Annie began to cry and Buster was frowning with such force that his entire face hurt. Though they had been expecting this, it was the whole point of the performance after all, it was not difficult to pretend to be hurt and embarrassed.

The novel’s emotional arc feels incomplete until Wilson allows the reader a brief glimpse into the reasoning behind the Fangs’ unconventional parenting. Can the selfishness necessary to create art be justified and maintained once the artist also becomes a parent, a role that requires superhuman levels of selflessness? Is it possible for a parent to be an artist without sacrificing one’s children on that Faulknerian altar? The backlash an artist receives when they are perceived as stepping over this line can be harsh. Anne Lamott’s essay for Salon about an altercation she had with her teenage son received hundreds of venomous online comments. A diary comic by Vermont cartoonist laureate James Kochalka about a silly game he played with his son Eli warranted a similar outcry, as did the cartoonist’s response. It is no surprise that Wilson himself became a parent while he was writing The Family Fang. In an interview with the Wall Street Journal, Wilson admits: “I thought, ‘We are going to ruin him [Griff, his then-newborn son] for the rest of his life, because I don’t know what to do.’ That’s when I got the idea for this book. I think I was trying to create worse parents than me.”

I wonder, then, if Wilson did too good a job in crafting the horrible parenting duo, especially Father Fang. Camille at least has flaws and secrets, humanity within artistry. Her treatment of her children can be read as unflinching belief in her husband’s artistic credo, her submission a throwback to the gender roles her art tries to subvert. Caleb is unrelentingly commitment to his art becomes tiring; he functions as a plot device rather than a person, an unrelenting force of nature. He’s easy to criticize, especially when the rest of the cast are compulsively relatable, but Caleb’s immutability is necessary to anchor the story. In its own bologna-frying, Bloody-Mary-guzzling, tuber-hurling way, The Family Fang boasts both the sweetness and wickedness of a Roald Dahl story, where the adults are cruel and the children are clever and hell could freeze over before either party would consider compromising. Certainly, Caleb and Camille’s lack of compassion tests the limits of my belief. But Wilson doesn’t give in to a new parent’s sentimental urges, and the story is more interesting for it.
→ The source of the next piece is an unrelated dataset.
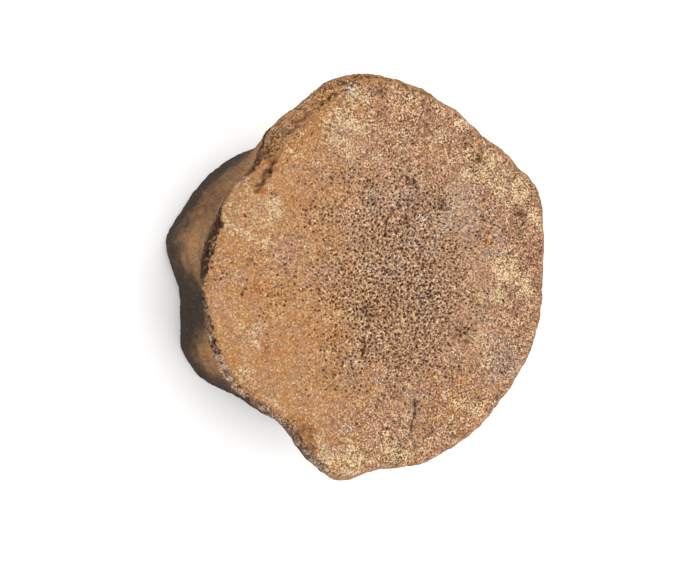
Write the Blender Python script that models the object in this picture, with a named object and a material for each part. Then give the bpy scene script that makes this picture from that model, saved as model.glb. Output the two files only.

In the end, though, our opinions don’t matter — it is Annie and Buster who must decide if their parents are worth loving. “This was the familiar ending to all Fang events,” remarks Wilson at the crux of Buster’s pageant performance, “the understanding that things had shifted and now you were in trouble, in danger, on your own.” It is up to Child A and Child B to realize that they were, in fact, in trouble all along.